Q: During the debate on S. 214, the Preserving United States Attorney Independence Act of 2007, you urged moving quickly to restore the authority of district courts to appoint interim U.S. attorneys. The bill subsequently was enacted. Do you think the law is satisfactory, or do you think it will need further modification down the road?

A: When the House considered S. 214, I made clear that returning the interim appointment process to the status quo ante was the immediate priority, but not Congress’s last word on the matter. Reversing the shift in appointment power back to the district court from the Attorney General was a short-term imperative to curtail what the Committee on the Judiciary saw as virtually immediate abuse of the amendments made to the process in the reauthorization of the USA PATRIOT Act.

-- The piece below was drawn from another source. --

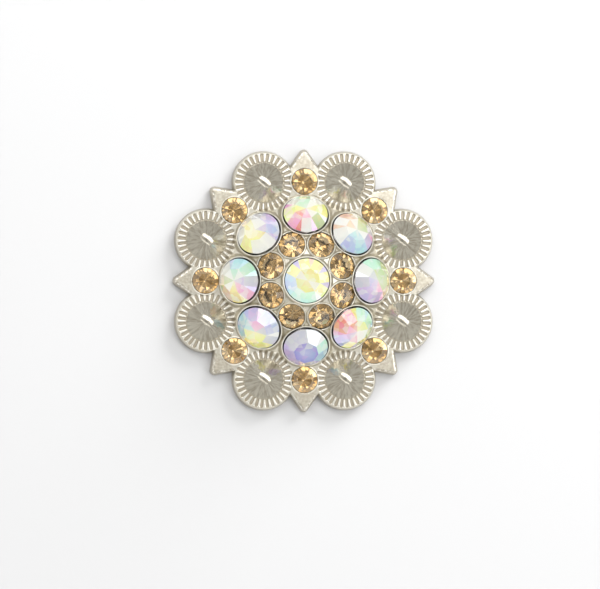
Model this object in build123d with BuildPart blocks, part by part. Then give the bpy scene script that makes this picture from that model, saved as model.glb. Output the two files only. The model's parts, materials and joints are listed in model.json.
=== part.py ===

In the progress of the Judiciary Committee’s investigation of the U.S. attorney firings, we have looked at a second provision in the PATRIOT Act that removed residency requirements for U.S. attorneys. A closer examination of the source of the provision and its application revealed that it was likely added into the PATRIOT Act reauthorization to make it possible for particular appointees to serve simultaneously as a U.S. attorney and in another position, or in some cases multiple positions, at main Justice. We should repeal that provision.

Communities should feel confident that their U.S. attorneys were not appointed for purely political purposes. These positions of trust shouldn’t be used to “develop the bench” or to send in someone who has no connection to the community whatsoever just because he needed a job. We should fix the system completely, and we will.